** START OF SUPPLIED INFORMATION **

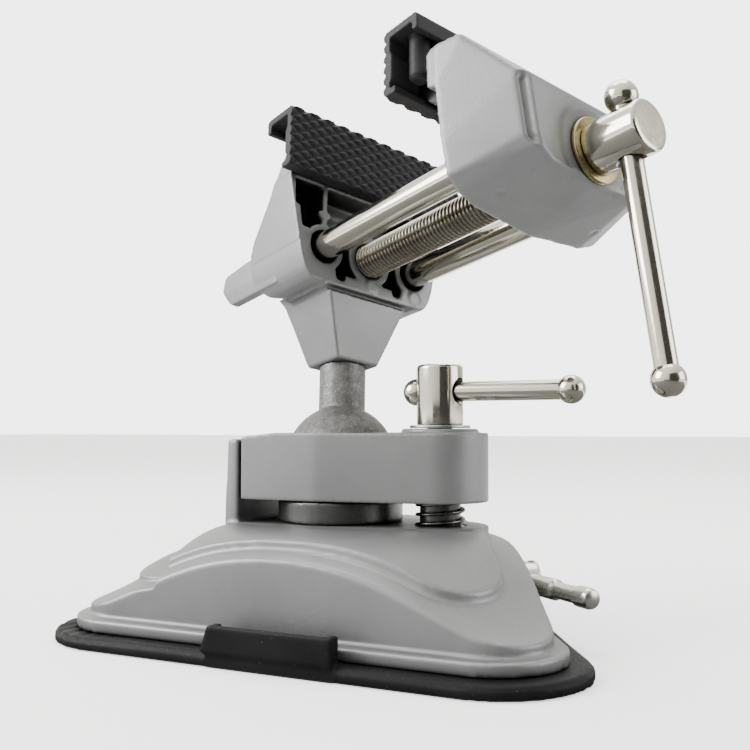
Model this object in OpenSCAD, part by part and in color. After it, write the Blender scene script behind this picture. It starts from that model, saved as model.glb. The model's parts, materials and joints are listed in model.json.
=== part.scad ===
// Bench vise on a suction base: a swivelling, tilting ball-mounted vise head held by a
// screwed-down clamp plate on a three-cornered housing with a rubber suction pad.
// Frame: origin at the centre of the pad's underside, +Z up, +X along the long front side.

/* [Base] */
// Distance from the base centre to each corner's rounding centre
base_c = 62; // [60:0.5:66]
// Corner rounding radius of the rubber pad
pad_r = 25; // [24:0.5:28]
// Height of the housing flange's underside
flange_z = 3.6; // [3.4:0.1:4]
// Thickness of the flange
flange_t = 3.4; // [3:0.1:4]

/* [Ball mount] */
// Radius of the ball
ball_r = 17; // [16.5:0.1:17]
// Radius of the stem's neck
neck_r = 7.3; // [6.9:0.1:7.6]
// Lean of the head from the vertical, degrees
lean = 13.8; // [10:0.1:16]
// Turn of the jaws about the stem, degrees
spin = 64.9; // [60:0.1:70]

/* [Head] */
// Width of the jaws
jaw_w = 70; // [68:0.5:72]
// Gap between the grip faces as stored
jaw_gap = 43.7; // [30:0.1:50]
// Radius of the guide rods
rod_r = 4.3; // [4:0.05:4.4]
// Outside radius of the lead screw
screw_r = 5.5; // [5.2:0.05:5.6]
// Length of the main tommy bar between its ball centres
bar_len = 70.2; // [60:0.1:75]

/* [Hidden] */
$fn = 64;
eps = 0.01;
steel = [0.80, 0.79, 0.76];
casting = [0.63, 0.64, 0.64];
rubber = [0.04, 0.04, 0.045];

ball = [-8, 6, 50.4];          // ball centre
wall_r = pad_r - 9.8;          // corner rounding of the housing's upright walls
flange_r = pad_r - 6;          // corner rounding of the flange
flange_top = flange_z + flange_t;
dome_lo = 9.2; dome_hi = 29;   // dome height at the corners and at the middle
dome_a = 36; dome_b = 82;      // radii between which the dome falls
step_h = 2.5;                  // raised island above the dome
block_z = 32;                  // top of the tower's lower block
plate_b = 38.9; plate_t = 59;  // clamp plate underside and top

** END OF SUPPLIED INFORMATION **

Where a line of the data holds "part", show that line.

• **SOLUTION FOR THIS EXERCISE**:
Model this object in OpenSCAD, part by part and in color. After it, write the Blender scene script behind this picture. It starts from that model, saved as model.glb. The model's parts, materials and joints are listed in model.json.
=== part.scad ===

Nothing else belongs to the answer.